--- start of Records provided ---
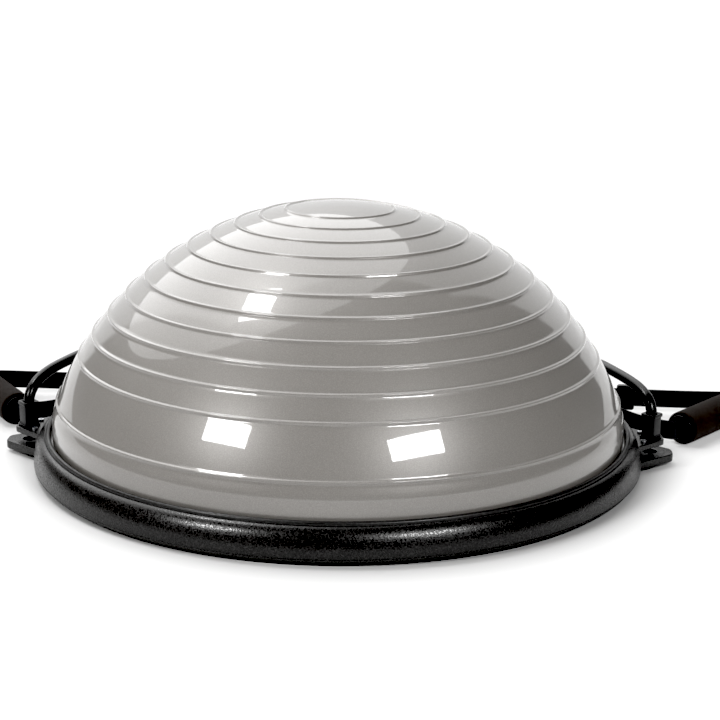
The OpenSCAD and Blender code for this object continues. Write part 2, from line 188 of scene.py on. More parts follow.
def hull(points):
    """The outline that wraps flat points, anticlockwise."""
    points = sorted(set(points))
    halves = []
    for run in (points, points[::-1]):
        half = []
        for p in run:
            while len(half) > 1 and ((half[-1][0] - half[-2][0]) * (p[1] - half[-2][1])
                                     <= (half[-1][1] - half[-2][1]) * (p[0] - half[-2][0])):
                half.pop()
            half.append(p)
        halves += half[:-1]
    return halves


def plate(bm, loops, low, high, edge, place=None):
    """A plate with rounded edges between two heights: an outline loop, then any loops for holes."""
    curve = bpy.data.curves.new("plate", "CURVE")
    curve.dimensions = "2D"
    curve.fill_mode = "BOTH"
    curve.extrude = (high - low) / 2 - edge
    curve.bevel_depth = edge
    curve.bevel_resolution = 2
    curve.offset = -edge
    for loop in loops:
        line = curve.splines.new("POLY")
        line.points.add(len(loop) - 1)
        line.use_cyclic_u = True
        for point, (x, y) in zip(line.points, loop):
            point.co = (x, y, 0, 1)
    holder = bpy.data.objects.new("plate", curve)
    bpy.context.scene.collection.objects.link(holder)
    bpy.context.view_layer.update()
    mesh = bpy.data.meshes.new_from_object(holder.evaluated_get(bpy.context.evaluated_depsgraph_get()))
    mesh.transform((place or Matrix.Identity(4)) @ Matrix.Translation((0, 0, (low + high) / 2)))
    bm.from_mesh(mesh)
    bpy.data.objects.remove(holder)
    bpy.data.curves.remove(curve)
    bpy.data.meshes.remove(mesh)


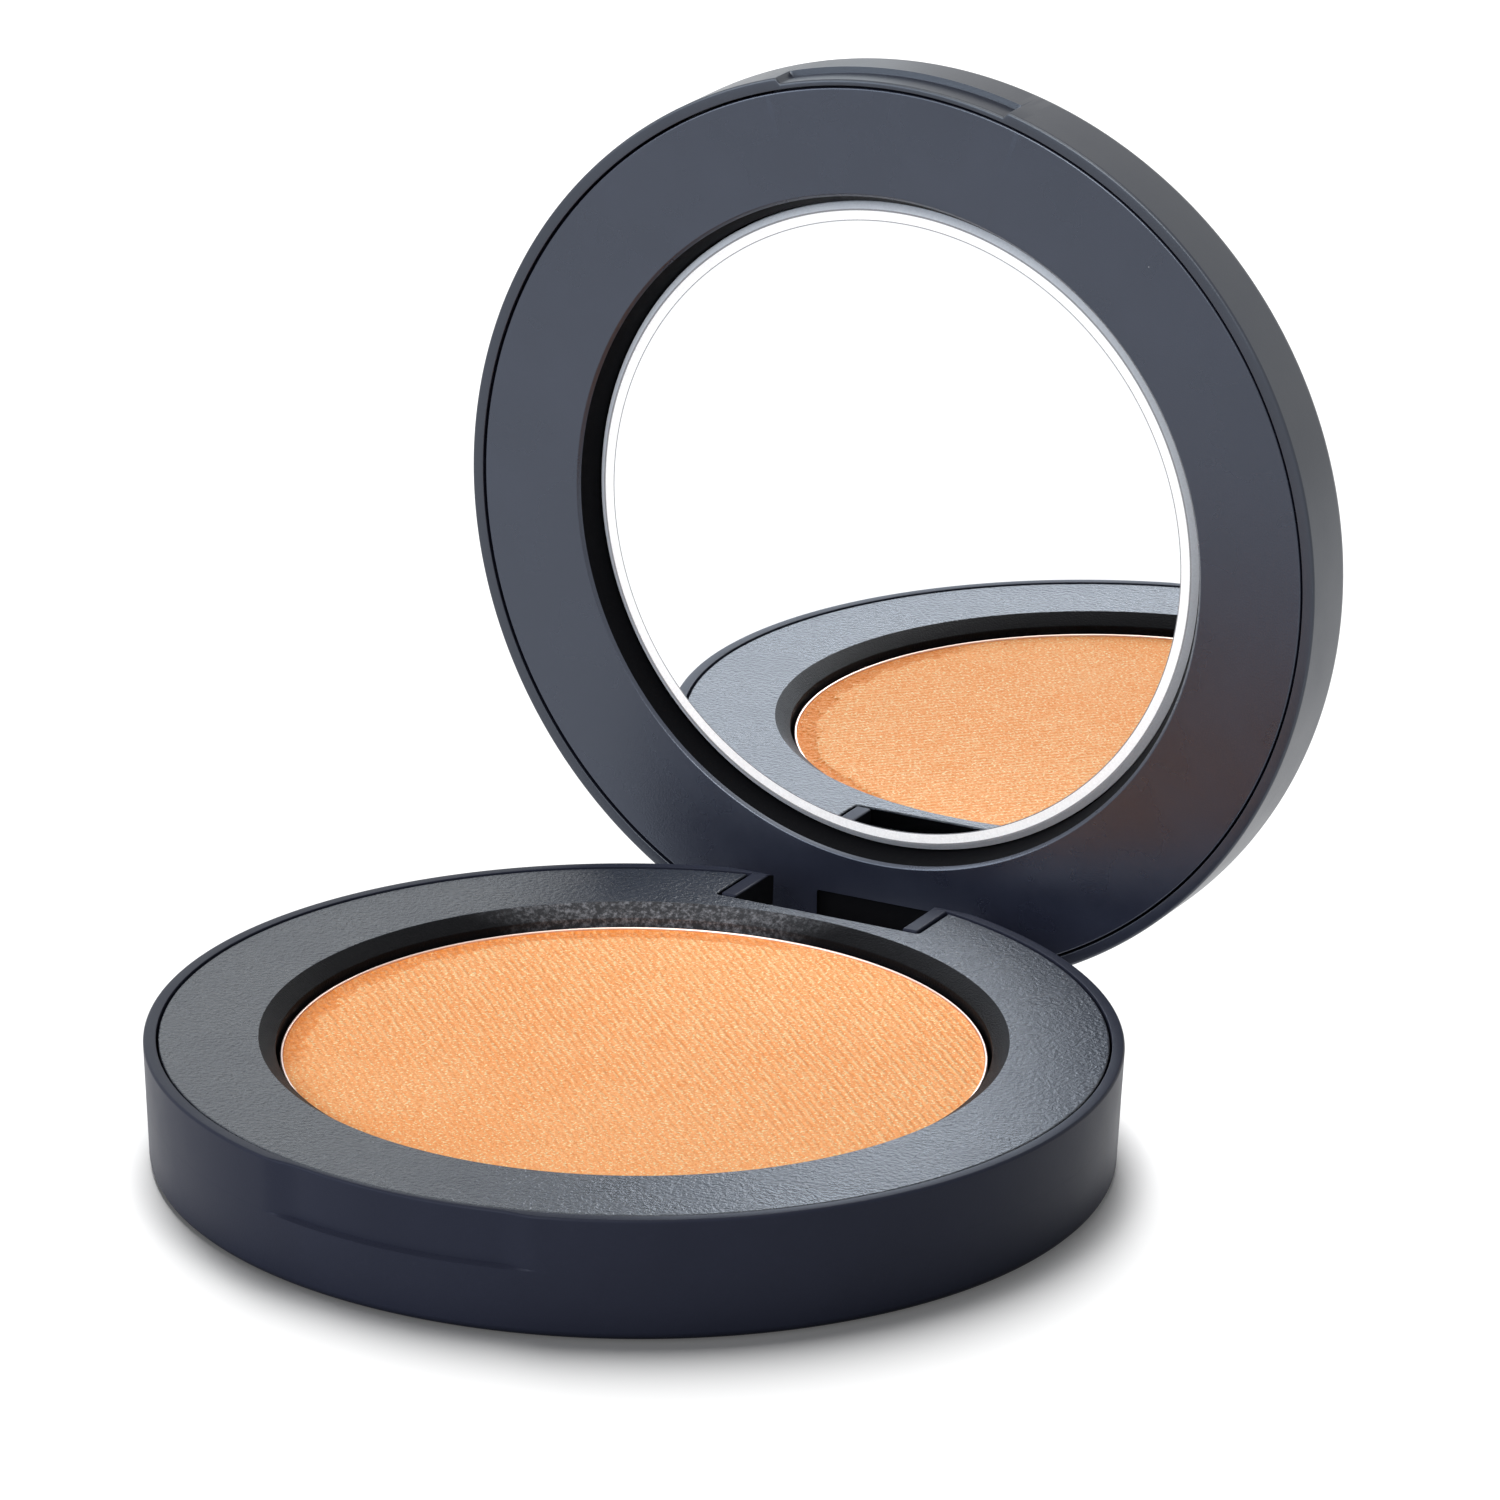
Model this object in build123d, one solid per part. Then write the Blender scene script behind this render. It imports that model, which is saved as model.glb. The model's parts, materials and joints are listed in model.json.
--- end of Records provided ---
What the task asks
Isolate each line of the listing above that includes "scene". Copy it.

Completed exercise
The OpenSCAD and Blender code for this object continues. Write part 2, from line 188 of scene.py on. More parts follow.
    bpy.context.scene.collection.objects.link(holder)
Model this object in build123d, one solid per part. Then write the Blender scene script behind this render. It imports that model, which is saved as model.glb. The model's parts, materials and joints are listed in model.json.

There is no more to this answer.